The Osaka Expo construction work comes right smack with construction of the Osaka Integrated Resort project (https://www.pref.osaka.lg.jp/attach/30857/00000000/english.pdf) in an adjacent northern location that also commenced recently and is expected to gain full speed this summer, when construction equipment, trucks and workers move around busily. At peak times, some estimates say that more than 3,000 trucks would criss-cross the site, which is a small man-made island.
MGM Resorts and about 20 local businesses would invest 100 billion yen in Osaka IR, which would become Japan’s first legally-recognized casinos housed in new hotels.
The Osaka Expo management cost last year was estimated to exceed 1 trillion yen ($6.9 billion), ore more than 50 percent higher than initially planned. The cost probably would rise further when the event ends in October 2025 as clean-up and other costs are likely to go up.

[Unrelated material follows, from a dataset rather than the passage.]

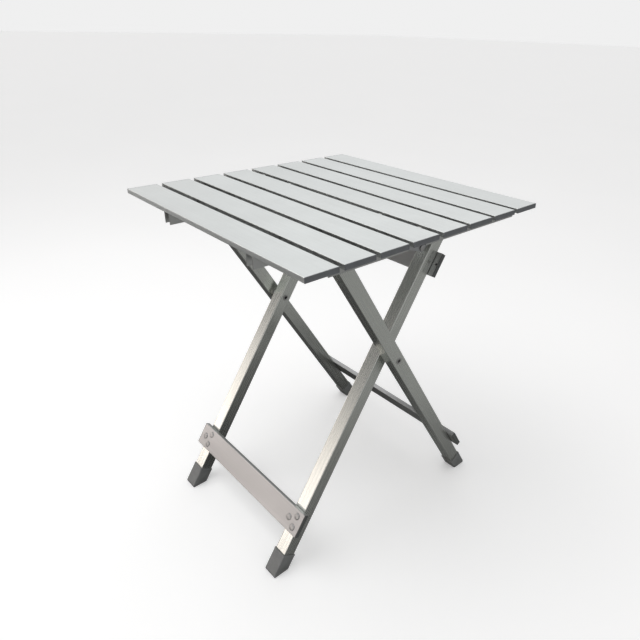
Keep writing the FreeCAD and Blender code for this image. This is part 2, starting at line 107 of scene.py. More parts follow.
# studio: floor, overhead light, and the room that the metal mirrors
FLOOR_SIZE = 80.0
LIGHT_PLACE, LIGHT_AIM, LIGHT_SIZE = (-0.5, -0.7, 2.0), (0, 0, 0.4), 1.6
SHADE_CENTRE, SHADE_NEAR, SHADE_FAR = (-0.75, -0.20, 0.0), 0.7, 1.3
SHADED_FLOOR, OPEN_FLOOR = (0.09, 0.09, 0.089), (0.45, 0.45, 0.445)
BACKDROP = (0.87, 0.87, 0.87)
ROOM = 0.60
HIGH_WINDOW, LOW_SHADE, HIGH_SHADE = 0.62, 0.45, 0.42
LOW_WINDOW = (2.20, 1.93, 1.80, 1.0)
FRONT_LEFT, REAR_LEFT = (-0.65, -0.76, 0.0), (-0.60, 0.80, 0.0)

# sockets of a colour mix: amount, first colour, second colour, and the result
MIX_AMOUNT, MIX_FIRST, MIX_SECOND, MIX_RESULT = 0, 6, 7, 2


# ---------------------------------------------------------------- places, from the frame

def middle(node):
    low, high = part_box(node)
    return (low + high) / 2


def lean_from(low, high):
    """Angle from upright of a line in the Y-Z plane, positive where its top is towards -Y."""
    return math.atan2(low.y - high.y, high.z - low.z)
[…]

But the Osaka Expo secretary general, Hiroyuki Ishige, expressed resolve to hold the event even as more than 30,000 Noto Peninsular residents stay in temporary shelters after the January 1 quake. He told a New Year gathering of secretariat employees that preparations are progressing firmly with 35 countries having signed up to build pavilions and more than 60 others had expressed intentions to join (https://www.expo2025.or.jp/wp/wp-content/uploads/0110_n01_20240104_Secretary-General-Ishige-2024-Message.pdf). Meticulous planning, he said, would ‘lead to success’ to show to visitors the future and world. Ishige suggested that the expo doesn’t have a clearly-defined theme but that is something that people who gather at the venues can create – so no matter what happens toward April 2025, he will charge on.
Ishige’s stubborn and confident attitude is not his own making alone. He’s surrounded by a cadre of senior national government bureaucrats, particularly those from the Ministry of Economy Trade and Industry, where he retired as a top bureaucrat and then joined METI’s unit, the Japan External Trade Organization. He’s also backed by the Osaka Prefecture and Osaka City bureaucracies, as well as top business leaders.
By the time when the expo venues are clear of pavilions and other structures, taxpayers would hear news that the final Osaka Expo running cost topped more than double the initial cost. By then, however, expo secretariat should be resolved and taxpayers would find nobody they can blame.